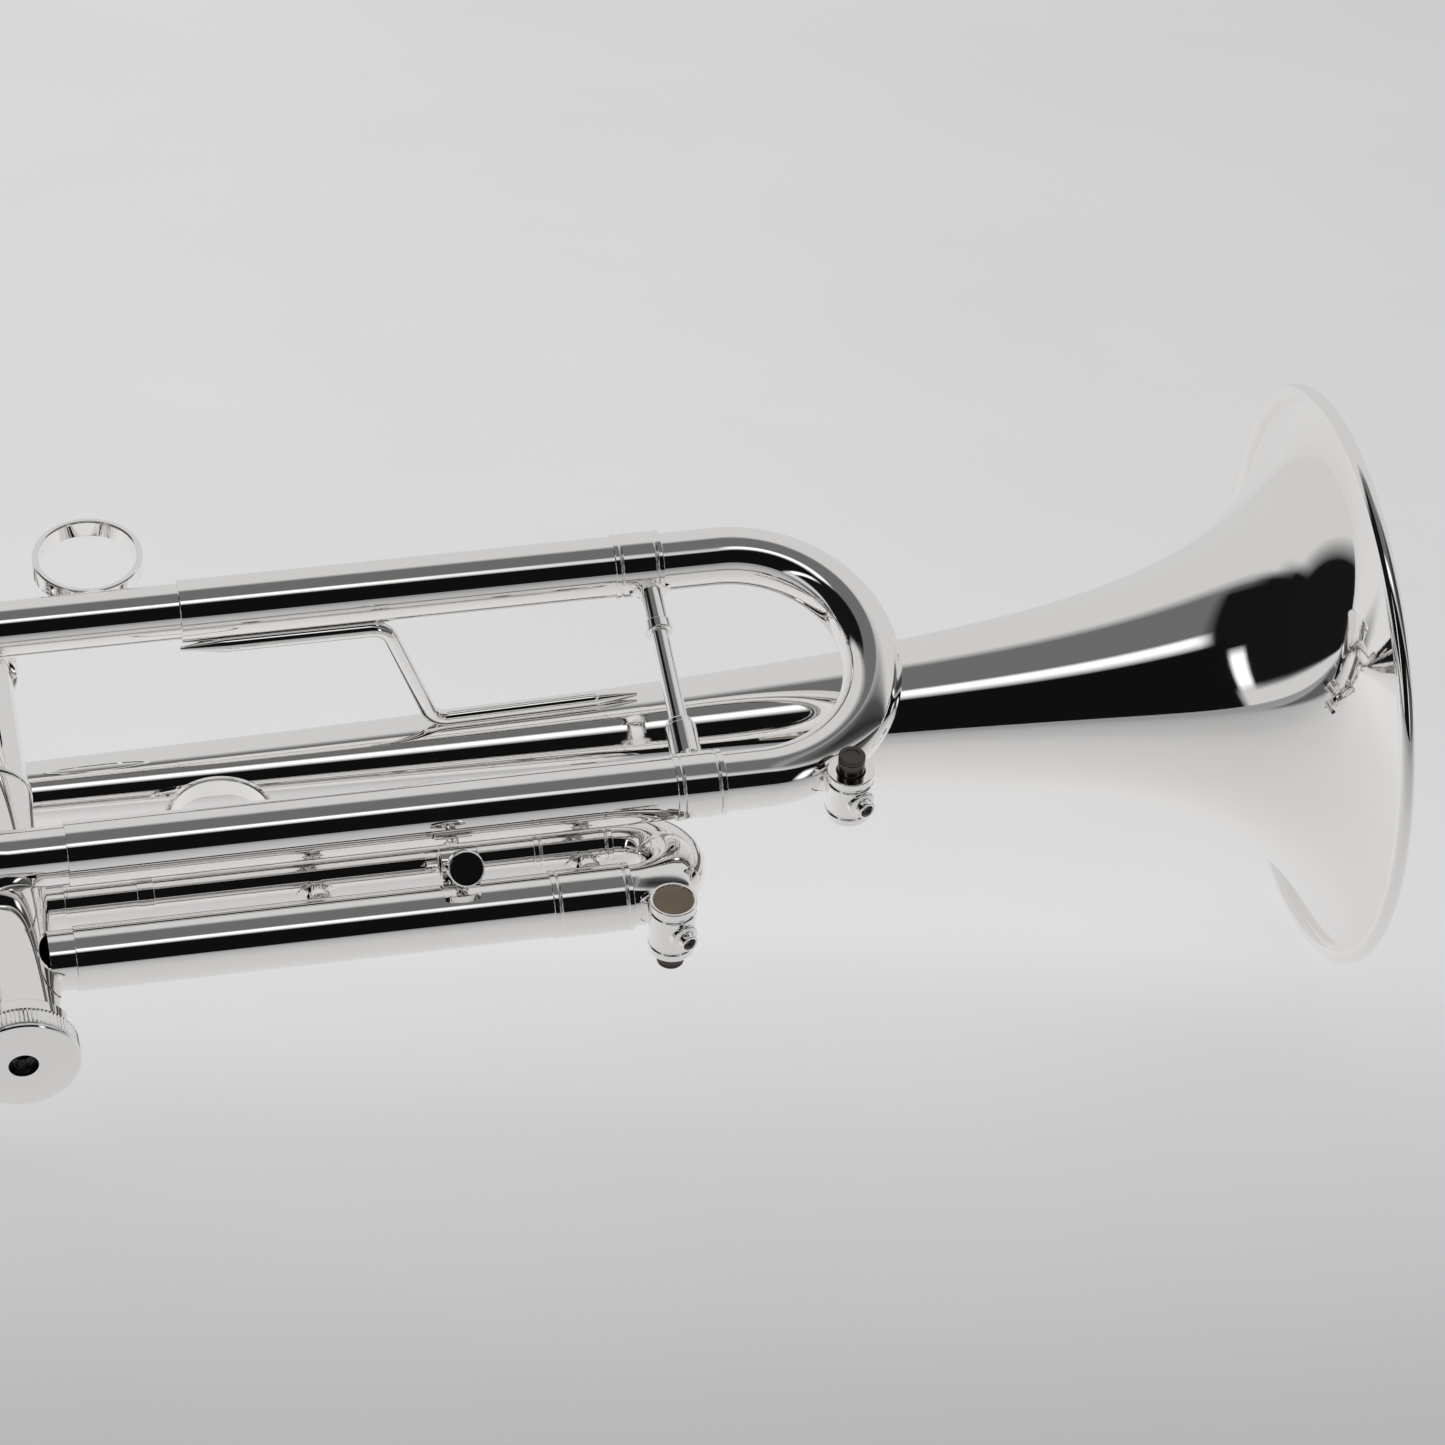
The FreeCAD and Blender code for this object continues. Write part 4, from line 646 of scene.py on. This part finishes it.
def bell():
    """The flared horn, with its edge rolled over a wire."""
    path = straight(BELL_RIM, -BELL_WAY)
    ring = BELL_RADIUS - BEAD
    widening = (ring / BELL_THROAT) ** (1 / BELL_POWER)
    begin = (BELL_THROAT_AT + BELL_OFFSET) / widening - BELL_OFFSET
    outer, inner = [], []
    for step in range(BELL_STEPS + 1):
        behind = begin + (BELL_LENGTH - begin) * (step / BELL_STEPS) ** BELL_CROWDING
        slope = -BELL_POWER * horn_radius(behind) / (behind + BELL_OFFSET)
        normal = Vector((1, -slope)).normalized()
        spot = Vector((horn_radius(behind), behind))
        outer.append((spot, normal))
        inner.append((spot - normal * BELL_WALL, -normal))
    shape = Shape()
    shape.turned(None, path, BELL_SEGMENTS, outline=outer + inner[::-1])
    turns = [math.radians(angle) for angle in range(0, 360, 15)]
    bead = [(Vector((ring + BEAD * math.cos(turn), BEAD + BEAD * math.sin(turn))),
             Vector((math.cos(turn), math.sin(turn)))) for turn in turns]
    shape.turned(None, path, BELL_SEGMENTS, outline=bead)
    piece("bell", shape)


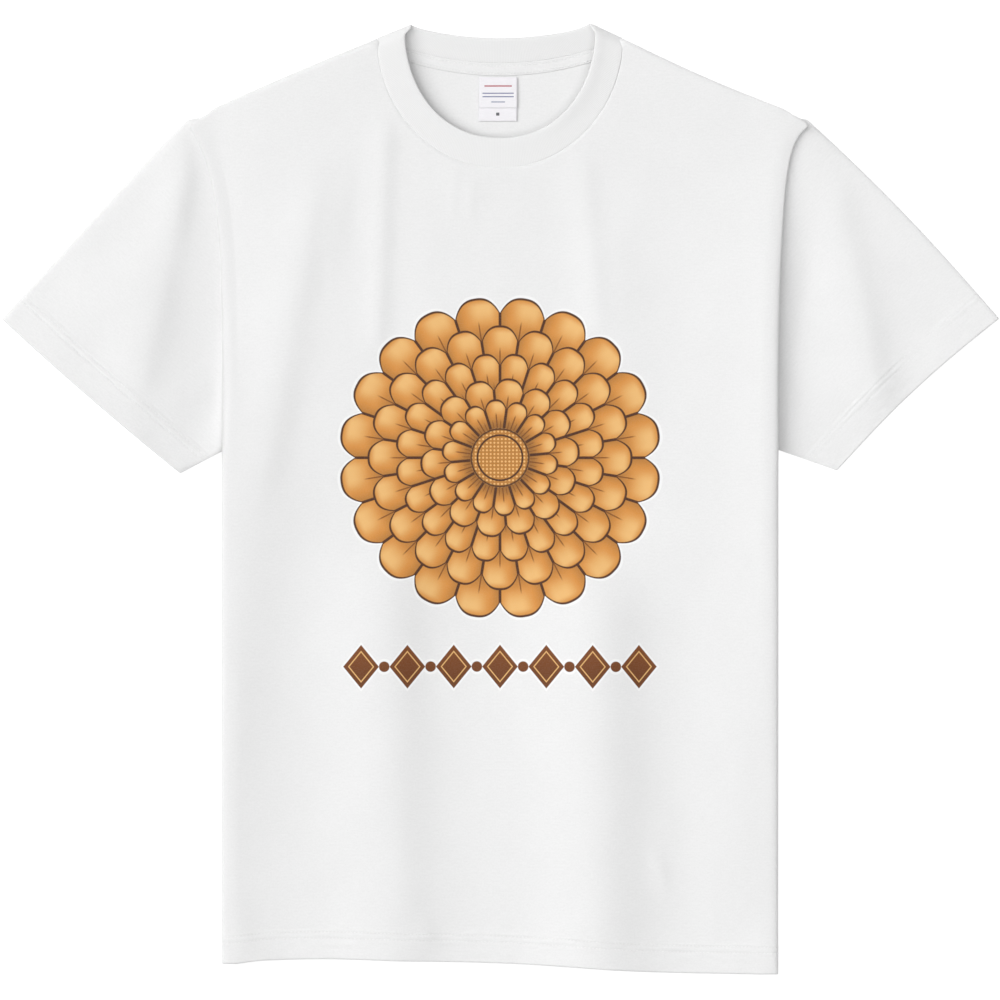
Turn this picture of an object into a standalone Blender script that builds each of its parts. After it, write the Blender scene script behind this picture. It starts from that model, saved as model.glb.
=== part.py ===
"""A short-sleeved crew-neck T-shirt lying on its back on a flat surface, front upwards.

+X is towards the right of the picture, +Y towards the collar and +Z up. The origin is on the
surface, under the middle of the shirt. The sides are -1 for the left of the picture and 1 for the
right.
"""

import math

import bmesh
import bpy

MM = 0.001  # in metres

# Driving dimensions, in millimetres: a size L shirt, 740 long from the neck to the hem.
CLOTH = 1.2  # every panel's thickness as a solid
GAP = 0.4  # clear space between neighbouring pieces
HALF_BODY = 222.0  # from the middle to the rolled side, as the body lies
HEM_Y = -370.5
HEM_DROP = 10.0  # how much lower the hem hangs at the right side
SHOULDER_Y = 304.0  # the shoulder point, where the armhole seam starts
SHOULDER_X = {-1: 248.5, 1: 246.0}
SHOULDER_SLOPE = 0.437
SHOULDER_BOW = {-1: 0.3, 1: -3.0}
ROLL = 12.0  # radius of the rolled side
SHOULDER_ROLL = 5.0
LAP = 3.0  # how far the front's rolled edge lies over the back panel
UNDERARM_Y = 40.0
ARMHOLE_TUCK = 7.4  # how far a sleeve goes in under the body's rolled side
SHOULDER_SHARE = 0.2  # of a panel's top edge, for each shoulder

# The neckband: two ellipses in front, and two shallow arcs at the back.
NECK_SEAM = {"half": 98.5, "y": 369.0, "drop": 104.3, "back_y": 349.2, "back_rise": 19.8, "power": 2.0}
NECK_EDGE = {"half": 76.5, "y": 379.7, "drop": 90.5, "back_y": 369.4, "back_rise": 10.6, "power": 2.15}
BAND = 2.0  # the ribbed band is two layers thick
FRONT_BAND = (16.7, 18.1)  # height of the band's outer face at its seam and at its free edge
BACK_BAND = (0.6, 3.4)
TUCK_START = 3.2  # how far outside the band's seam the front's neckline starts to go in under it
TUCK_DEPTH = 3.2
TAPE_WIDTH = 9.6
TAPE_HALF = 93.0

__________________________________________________

* Task requirements: Your answer should be a single number: the count of lines in the data that include the word "from".

* Correct answer: 4